PROVIDED DATA -
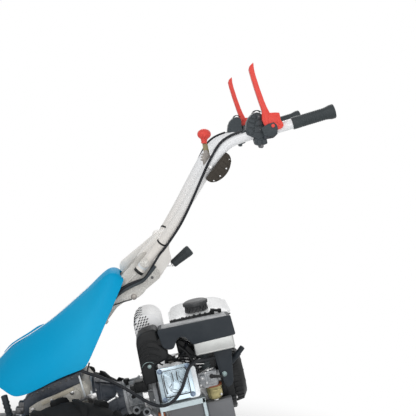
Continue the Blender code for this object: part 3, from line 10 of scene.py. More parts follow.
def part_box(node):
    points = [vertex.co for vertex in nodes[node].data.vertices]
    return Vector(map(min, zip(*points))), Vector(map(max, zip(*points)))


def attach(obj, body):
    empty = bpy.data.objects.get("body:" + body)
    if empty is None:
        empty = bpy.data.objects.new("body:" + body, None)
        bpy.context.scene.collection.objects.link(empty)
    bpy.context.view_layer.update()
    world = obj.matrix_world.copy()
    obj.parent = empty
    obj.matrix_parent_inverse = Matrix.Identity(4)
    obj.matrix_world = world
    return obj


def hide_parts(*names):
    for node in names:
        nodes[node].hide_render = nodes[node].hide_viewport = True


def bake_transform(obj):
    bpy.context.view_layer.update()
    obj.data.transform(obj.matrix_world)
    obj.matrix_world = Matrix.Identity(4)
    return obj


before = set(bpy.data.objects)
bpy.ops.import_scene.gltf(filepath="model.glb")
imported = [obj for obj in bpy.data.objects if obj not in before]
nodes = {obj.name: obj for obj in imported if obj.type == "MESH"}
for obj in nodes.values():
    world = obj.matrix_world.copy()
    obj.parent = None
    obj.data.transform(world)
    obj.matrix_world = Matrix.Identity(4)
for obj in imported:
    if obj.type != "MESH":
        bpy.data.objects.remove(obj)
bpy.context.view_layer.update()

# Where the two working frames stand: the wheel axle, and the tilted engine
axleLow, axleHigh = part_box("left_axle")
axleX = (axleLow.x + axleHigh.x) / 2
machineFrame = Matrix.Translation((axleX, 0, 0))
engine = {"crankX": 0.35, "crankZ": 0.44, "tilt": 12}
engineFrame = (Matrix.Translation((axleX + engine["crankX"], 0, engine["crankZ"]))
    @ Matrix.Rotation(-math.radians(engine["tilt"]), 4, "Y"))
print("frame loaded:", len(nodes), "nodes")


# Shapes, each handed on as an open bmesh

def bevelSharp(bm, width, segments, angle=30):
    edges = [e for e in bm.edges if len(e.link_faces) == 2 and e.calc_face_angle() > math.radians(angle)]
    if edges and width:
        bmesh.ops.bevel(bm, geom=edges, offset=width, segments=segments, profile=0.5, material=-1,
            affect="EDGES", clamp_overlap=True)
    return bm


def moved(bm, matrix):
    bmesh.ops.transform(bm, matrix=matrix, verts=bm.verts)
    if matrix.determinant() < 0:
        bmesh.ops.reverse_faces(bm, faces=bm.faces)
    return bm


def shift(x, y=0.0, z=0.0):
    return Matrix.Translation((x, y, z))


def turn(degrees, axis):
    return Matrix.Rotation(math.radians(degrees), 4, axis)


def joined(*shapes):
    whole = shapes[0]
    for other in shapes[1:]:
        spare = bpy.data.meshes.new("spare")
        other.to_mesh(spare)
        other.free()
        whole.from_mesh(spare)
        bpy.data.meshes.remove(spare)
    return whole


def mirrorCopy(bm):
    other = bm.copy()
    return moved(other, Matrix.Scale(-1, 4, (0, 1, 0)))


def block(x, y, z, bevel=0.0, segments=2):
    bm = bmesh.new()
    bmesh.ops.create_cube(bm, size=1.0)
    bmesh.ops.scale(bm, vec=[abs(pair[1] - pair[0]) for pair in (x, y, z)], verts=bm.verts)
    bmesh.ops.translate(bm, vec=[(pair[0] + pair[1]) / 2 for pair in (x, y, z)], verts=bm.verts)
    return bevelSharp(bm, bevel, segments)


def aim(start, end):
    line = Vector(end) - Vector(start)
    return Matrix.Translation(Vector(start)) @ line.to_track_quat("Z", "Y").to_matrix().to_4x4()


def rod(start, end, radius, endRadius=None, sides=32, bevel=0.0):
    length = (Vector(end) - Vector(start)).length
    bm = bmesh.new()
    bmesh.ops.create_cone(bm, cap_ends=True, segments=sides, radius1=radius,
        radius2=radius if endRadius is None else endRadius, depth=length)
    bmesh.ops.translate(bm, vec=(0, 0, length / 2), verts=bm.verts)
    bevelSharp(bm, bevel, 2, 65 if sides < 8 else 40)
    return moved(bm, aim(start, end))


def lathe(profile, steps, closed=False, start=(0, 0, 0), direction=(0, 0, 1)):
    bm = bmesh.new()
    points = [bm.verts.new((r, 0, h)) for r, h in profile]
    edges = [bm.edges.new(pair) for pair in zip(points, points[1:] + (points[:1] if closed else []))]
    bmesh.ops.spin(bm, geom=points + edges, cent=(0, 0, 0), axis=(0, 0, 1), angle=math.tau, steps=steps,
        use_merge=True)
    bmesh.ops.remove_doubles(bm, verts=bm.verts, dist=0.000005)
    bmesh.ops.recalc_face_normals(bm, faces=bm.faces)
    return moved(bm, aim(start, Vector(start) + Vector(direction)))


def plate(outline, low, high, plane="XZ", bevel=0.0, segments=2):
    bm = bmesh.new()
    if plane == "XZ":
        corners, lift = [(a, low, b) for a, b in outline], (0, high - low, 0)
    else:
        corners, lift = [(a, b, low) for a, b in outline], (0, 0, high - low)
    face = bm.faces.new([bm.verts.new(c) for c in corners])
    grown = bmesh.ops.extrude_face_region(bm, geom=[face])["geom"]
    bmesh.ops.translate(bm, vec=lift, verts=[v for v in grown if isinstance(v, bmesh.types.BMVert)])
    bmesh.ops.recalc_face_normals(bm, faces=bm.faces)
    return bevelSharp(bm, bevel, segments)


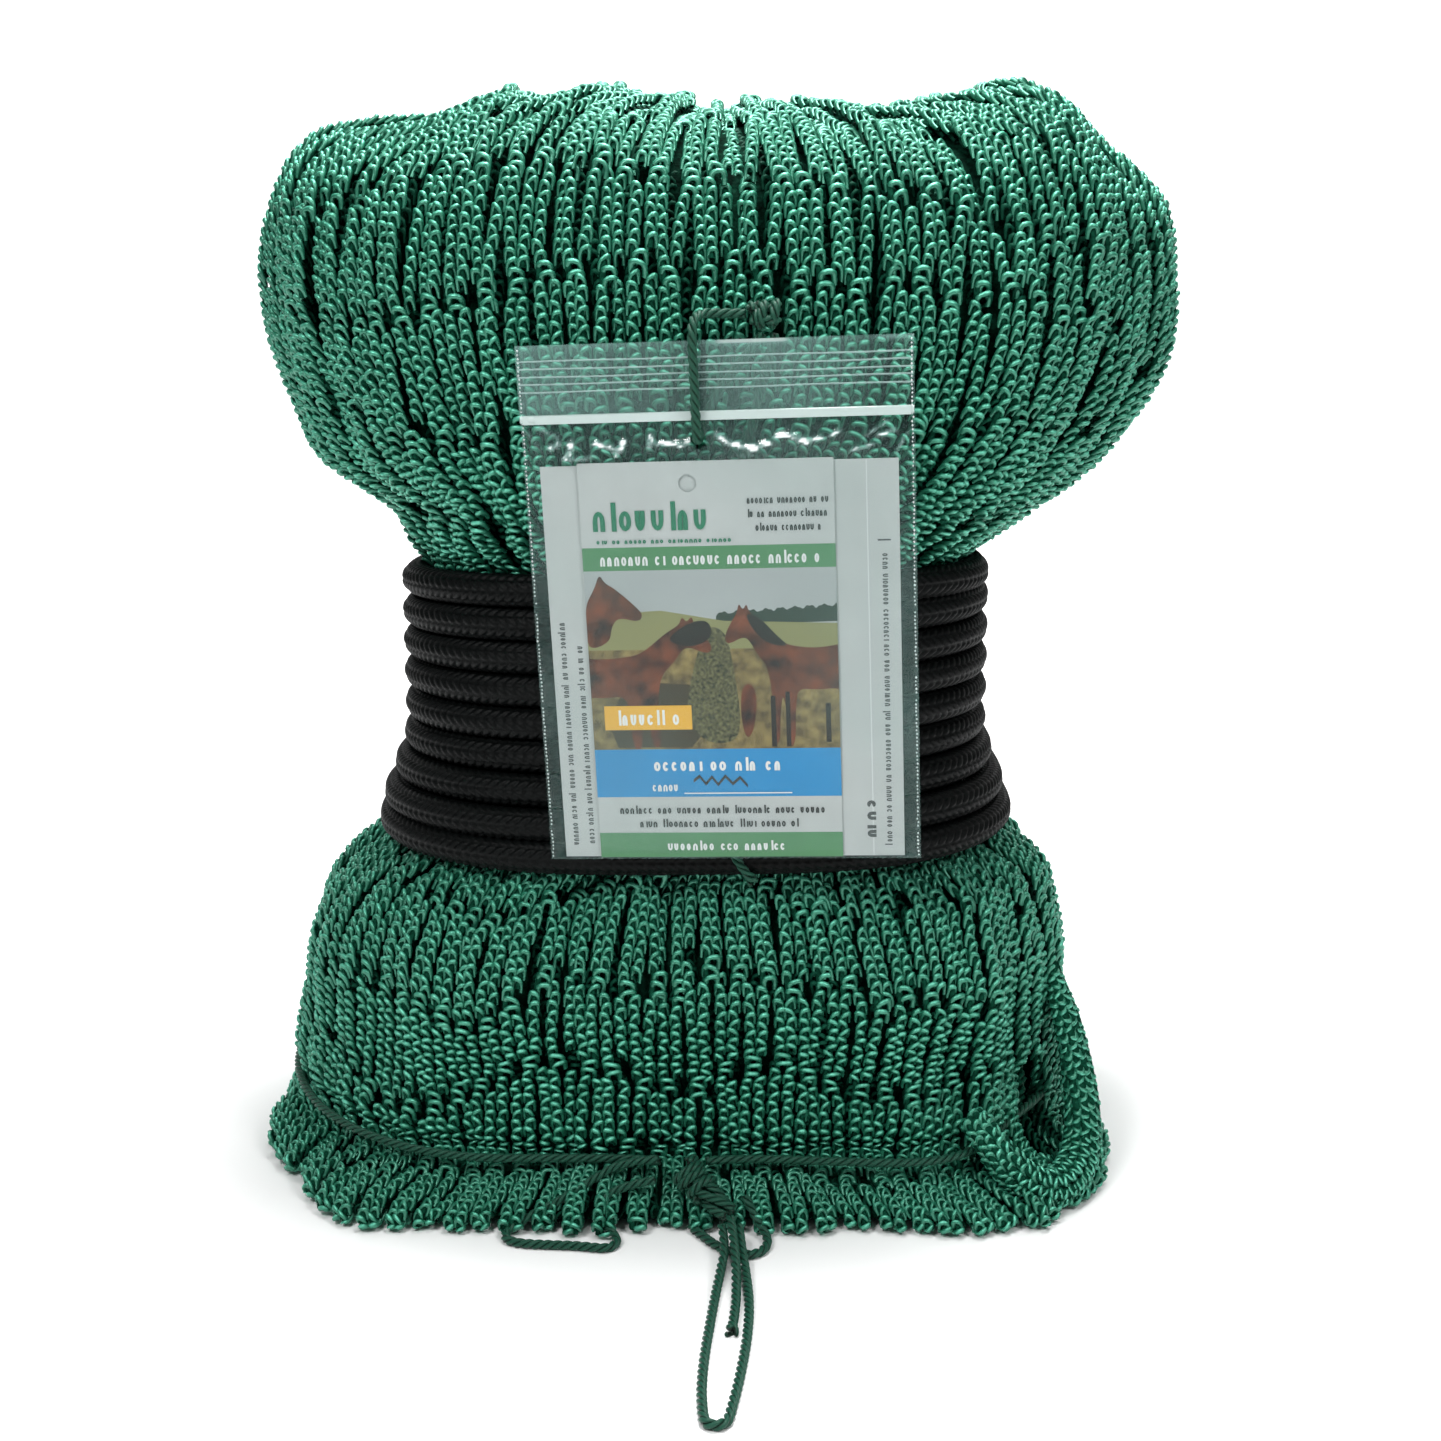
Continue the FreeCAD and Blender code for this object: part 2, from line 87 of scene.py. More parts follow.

WHAT THE EXERCISE ASKS - Gather each line of the records holding the string "this".

FINISHED ANSWER -
Continue the Blender code for this object: part 3, from line 10 of scene.py. More parts follow.
Continue the FreeCAD and Blender code for this object: part 2, from line 87 of scene.py. More parts follow.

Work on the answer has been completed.